About 48 hours after a former head of state, Gen. Yakubu Gowon (rtd), declared that Nigeria is “walking in the wilderness”, an author and developmental economist, Dr. Jimanze Ego-Alowes, has called on Nigerians to hold the former military ruler accountable for the present unpalatable state of things in the country.
Ego-Alowes, according to the Guardian, accused Gowon and succeeding military dictators of northern extraction of imposing an undeveloped empire-state structure on the country, referring to them as internal colonialists with veto powers to annul the wishes of the rest of the country.
Faulting claims by Gowon’s Nigeria Prays pet project that prayer is what the country needs to get out of its political and economic wilderness, he charged the ex-head of state to confer with former dictators to return Nigeria to its pre-1967 national boundaries, when the country was a nation-state, to ensure peace and genuine development.
The public intellectual stated that the creation of multiple states and local councils was the instrument the military dictators deployed to foster imbalance in the country to the disadvantage of the other ethnic nations.
While acknowledging that Gowon was correct in saying that Nigeria was in the wilderness, he blamed the former for failing to tell Nigerians that he was the one that plunged the country into the morass as a former dictator.

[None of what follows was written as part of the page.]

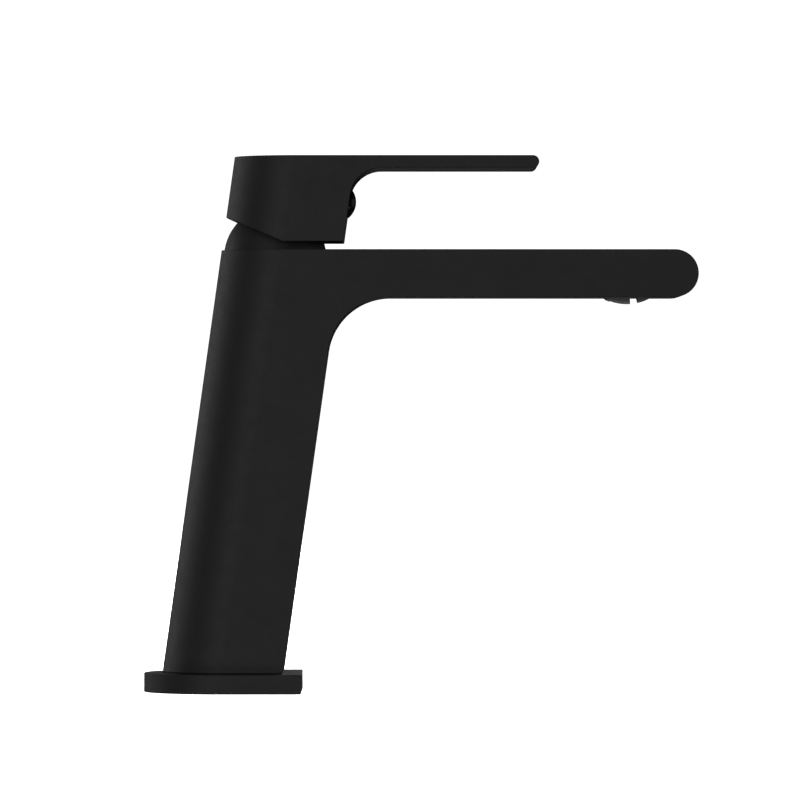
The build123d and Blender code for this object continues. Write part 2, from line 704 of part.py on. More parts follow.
def handle_set_screw():
    """Grub screw that locks the handle on the stem."""
    screw = forward_rod(SET_SCREW_R, STEM_HALF_X, SET_SCREW_END, SET_SCREW_LEVEL)
    socket = extrude(RegularPolygon(SET_SCREW_HEX / 2, 6, major_radius=False), SET_SCREW_HEX_DEPTH + PAST)
    screw -= Pos(SET_SCREW_END - SET_SCREW_HEX_DEPTH, 0, SET_SCREW_LEVEL) * Rot(0, 90, 0) * socket
    return LEANING * one_solid(screw)


def indicator_plug():
    """Domed plug that covers the set screw."""
    rim_end = PRISM_FRONT + PLUG_RIM
    crown = PRISM_FRONT + PLUG_RISE
    cap_height = crown - rim_end
    cap_radius = (PLUG_R**2 + cap_height**2) / (2 * cap_height)
    half_angle = math.asin(PLUG_R / cap_radius) / 2
    half_way = (cap_radius * math.sin(half_angle), crown - cap_radius * (1 - math.cos(half_angle)))
    outline = Polyline(
        (0, crown), (0, PLUG_SHANK_END), (PLUG_SHANK_R, PLUG_SHANK_END),
        (PLUG_SHANK_R, PRISM_FRONT), (PLUG_R, PRISM_FRONT), (PLUG_R, rim_end),
    )
    cap = ThreePointArc((PLUG_R, rim_end), half_way, (0, crown))
    turned = revolve(Plane.XZ * make_face(outline + cap), Axis.Z)
    return LEANING * one_solid(Pos(0, 0, SET_SCREW_LEVEL) * Rot(0, 90, 0) * turned)


# ---- Aerator ----

def ball(radius):
    """A ball about the nozzle's tilting centre."""
    return Pos(AERATOR_X, 0, BALL_Z) * Sphere(radius)


def aerator_housing():
    """Threaded sleeve, flush in the spout, with the nozzle's ball seat."""
    sleeve = rod(AERATOR_R, SPOUT_UNDERSIDE, AERATOR_TOP, AERATOR_X)
    seat = rod(AERATOR_INNER_R, 0, FAR, AERATOR_X) & ball(BALL_SEAT_R)
    seat_edge = BALL_Z - math.sqrt(BALL_SEAT_R**2 - AERATOR_INNER_R**2)
    sleeve -= seat
    sleeve -= rod(AERATOR_INNER_R, seat_edge, FAR, AERATOR_X)
    sleeve -= rod(AERATOR_MOUTH_R, 0, BALL_Z, AERATOR_X)
    return one_solid(sleeve)


def aerator_gasket():
    """Flat gasket between the sleeve and the spout's lip."""
    return one_solid(ring(AERATOR_R, AERATOR_CHAMBER_R, AERATOR_TOP, AERATOR_SEAT_TOP, AERATOR_X))


def swivel_nozzle():
    """Ball nozzle with a coin slot and rings of jets, tilted forward."""
    nozzle = Sphere(BALL_R)
    nozzle += Sphere(BALL_RING_R) - rod(NOZZLE_RING_INNER_R, -FAR, FAR)
    nozzle -= Sphere(BALL_INNER_R)
    nozzle &= rod(NOZZLE_EDGE_R, -2 * BALL_R, 0)
    rib = block((-COIN_RIB_HALF_WIDTH, COIN_RIB_HALF_WIDTH), (-FAR, FAR), (-BALL_R, -COIN_RIB_LEVEL))
    nozzle += rib & rod(COIN_RIB_R, -BALL_R, 0) & Sphere((BALL_R + BALL_INNER_R) / 2)
    half_slot = COIN_SLOT_W / 2
    nozzle -= block((-half_slot, half_slot), (-FAR, FAR), (-2 * BALL_R, COIN_SLOT_DEPTH - BALL_R))
    for radius, count in NOZZLE_JET_RINGS:
        for index in range(count):
            angle = math.radians((index + 0.5) * 360 / count)
            x = radius * math.cos(angle)
            if abs(x) > COIN_RIB_HALF_WIDTH + NOZZLE_JET_R:
                nozzle -= rod(NOZZLE_JET_R, -2 * BALL_R, 0, x, radius * math.sin(angle))
    tilted = Pos(AERATOR_X, 0, BALL_Z) * Rot(0, -NOZZLE_TILT_DEG, 0) * nozzle
    return one_solid(tilted)


def nozzle_o_ring():
    """Seal and friction ring inside the ball nozzle."""
    return o_ring(NOZZLE_SEAL_R, NOZZLE_SEAL_SECTION_R, NOZZLE_SEAL_Z, AERATOR_X)


def nozzle_retaining_ring():
    """Ring that holds the nozzle and its seal down in the sleeve."""
    collar = ring(RING_TUBE_R, RING_TUBE_BORE_R, RING_TUBE_BOTTOM, AERATOR_TOP, AERATOR_X)
    collar += ring(RING_FLANGE_R, RING_TUBE_BORE_R, RING_FLANGE_BOTTOM, AERATOR_TOP, AERATOR_X)
    return one_solid(collar)


def aerator_screens():
    """Two fine screens that break up the jet."""
    screen = rod(SCREEN_R, 0, SCREEN_T)
    steps = range(-3, 4)
    for row in steps:
        for column in steps:
            x = (column + (row % 2) / 2) * SCREEN_HOLE_PITCH
            y = row * SCREEN_HOLE_PITCH * math.sqrt(3) / 2
            if math.hypot(x, y) < SCREEN_R - SCREEN_RIM:
                screen -= rod(SCREEN_HOLE_R, -PAST, PAST, x, y)
    placed = [Pos(AERATOR_X, 0, level) * one_solid(screen) for level in SCREEN_LEVELS]
    return Compound(children=placed)


def flow_regulator():
    """Flow limiter seated in the retaining ring, with a ring of holes."""
    regulator = rod(SCREEN_R, REGULATOR_BOTTOM, REGULATOR_SHOULDER, AERATOR_X)
    regulator += rod(REGULATOR_FLANGE_R, AERATOR_TOP, AERATOR_SEAT_TOP, AERATOR_X)
    regulator += rod(REGULATOR_BOSS_R, AERATOR_SEAT_TOP, REGULATOR_TOP, AERATOR_X)
    hole = rod(REGULATOR_HOLE_R, 0, FAR, REGULATOR_HOLE_RADIUS_OUT)
    for index in range(REGULATOR_HOLES):
        regulator -= Pos(AERATOR_X, 0, 0) * Rot(0, 0, index * 360 / REGULATOR_HOLES) * hole
    return one_solid(regulator)


def main():
    """Build every sub-part and write it out."""
    os.makedirs("parts", exist_ok=True)
    for build in (
        body_casting, base_flange, deck_gasket, flange_o_ring, base_insert, base_insert_screws,
        inlet_tube_o_rings, cartridge_housing, housing_o_ring, cartridge_base, cartridge_base_seals,
        disc_seals, fixed_disc, moving_disc, disc_carrier, stem_rotor, stem_pin, lever_stem,
        cartridge_nut, dome_cover, dome_o_ring, handle, handle_set_screw, indicator_plug,
        aerator_housing, aerator_gasket, swivel_nozzle, nozzle_o_ring, nozzle_retaining_ring,
        aerator_screens, flow_regulator,
    ):
        write(build.__name__, build())
    write("hot_inlet_tube", inlet_tube(HOT_SIDE))
    write("cold_inlet_tube", inlet_tube(-HOT_SIDE))


main()
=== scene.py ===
"""Looks of a matt black single-lever basin mixer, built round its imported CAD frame.

Lengths are in metres. Z is up, X runs from the body towards the spout's tip, and the deck is at Z = 0.
"""

from __future__ import annotations

import json
import logging
import math
from collections.abc import Callable, Iterable
from dataclasses import dataclass, field
from enum import Enum

import bmesh
import bpy
from mathutils import Matrix, Vector

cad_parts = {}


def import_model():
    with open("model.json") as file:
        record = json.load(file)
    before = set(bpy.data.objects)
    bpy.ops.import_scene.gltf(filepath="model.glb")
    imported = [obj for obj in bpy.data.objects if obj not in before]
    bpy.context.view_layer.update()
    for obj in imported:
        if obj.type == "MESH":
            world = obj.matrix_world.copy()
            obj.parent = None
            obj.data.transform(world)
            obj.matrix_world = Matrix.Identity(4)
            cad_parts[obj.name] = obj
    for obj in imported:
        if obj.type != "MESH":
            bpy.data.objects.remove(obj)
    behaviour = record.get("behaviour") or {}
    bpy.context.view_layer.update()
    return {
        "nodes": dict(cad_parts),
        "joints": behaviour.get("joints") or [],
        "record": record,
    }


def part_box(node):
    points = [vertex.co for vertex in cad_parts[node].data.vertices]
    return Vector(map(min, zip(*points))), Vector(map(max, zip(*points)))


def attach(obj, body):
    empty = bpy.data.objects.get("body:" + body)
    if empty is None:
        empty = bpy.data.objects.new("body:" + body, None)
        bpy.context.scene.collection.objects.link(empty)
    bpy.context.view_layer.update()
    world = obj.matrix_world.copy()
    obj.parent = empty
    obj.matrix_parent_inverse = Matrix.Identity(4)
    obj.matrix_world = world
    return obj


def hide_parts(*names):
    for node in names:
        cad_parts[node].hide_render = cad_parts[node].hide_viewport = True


MM = 0.001
TINY = 0.005 * MM
HAIR = 0.012 * MM
EDGE_RADIUS = 0.2 * MM
EDGE_STEPS = 3
FAR = 200 * MM
SHARP_DEG = 28.0
FLAT_ANGLE = math.radians(0.05)
ROUND_STEPS = 96
log = logging.getLogger("mixer")


class Body(Enum):
    """Bodies of the frame that pieces ride on."""

    FIXED = "mixer_body"
    ROTOR = "temperature_rotor"
    LEVER = "lever"
    DISC = "mixing_disc"
    NOZZLE = "spray_nozzle"


class Grain(Enum):
    """How a finish's surface is worked."""

    POWDER = "powder coat"
    POLISHED = "polished moulding"
    MOULDED = "moulded plastic"
    TURNED = "turned metal"
    BRUSHED = "brushed metal"
    LAPPED = "lapped ceramic"
    RUBBER = "moulded rubber"


# ---- Finishes ----


@dataclass(frozen=True)
class GrainPattern:
    """Sizes of one kind of surface grain."""

    grain_size: float
    grain_height: float
    stretch: tuple[float, float, float] = (1.0, 1.0, 1.0)
    peel_size: float = 0.0
    peel_height: float = 0.0


GRAIN_PATTERNS = {
    Grain.POWDER: GrainPattern(0.16 * MM, 0.006 * MM, peel_size=0.9 * MM, peel_height=0.004 * MM),
    Grain.POLISHED: GrainPattern(1.5 * MM, 0.0004 * MM),
    Grain.MOULDED: GrainPattern(0.12 * MM, 0.006 * MM, peel_size=1.6 * MM, peel_height=0.003 * MM),
    Grain.TURNED: GrainPattern(0.1 * MM, 0.006 * MM, stretch=(0.04, 0.04, 1.0)),
    Grain.BRUSHED: GrainPattern(0.08 * MM, 0.005 * MM, stretch=(1.0, 1.0, 0.03)),
    Grain.LAPPED: GrainPattern(0.05 * MM, 0.001 * MM),
    Grain.RUBBER: GrainPattern(0.2 * MM, 0.008 * MM, peel_size=1.2 * MM, peel_height=0.006 * MM),
}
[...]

According to Ego-Alowes, “General Yakubu Gowon is absolutely correct. Nigeria is in the wilderness. The only point that Gowon forgot to remind us is that it was he, Gowon, who drove and plunged the nation into this wilderness. As a budding dictator, Gowon turned the nation away from the path of civilisation (when he rejected Aburi agreements negotiated with Emeka Odumegwu-Ojukwu in Ghana in 1967) of a commonly negotiated state and decided that war and the rule of the jungle was the way to build nations.
“However fanciful any party may get, it is a matter of historical record that Gowon and cohorts abjured on the rules of negotiated harmony and imposed those of the reign of terror and war. Perhaps, Gown was driven by a false sense of personal destiny and regional hegemony, or perhaps he naively thought actions have no consequences.”
He further argued that Nigeria is currently “living through the manifestations of the historical malevolence of Gowon and advisers in preferring war to negotiation. And we all must acknowledge that no amount of prayer can turn jungle rule into a civilised living. We need to tell ourselves these self-evident truths.”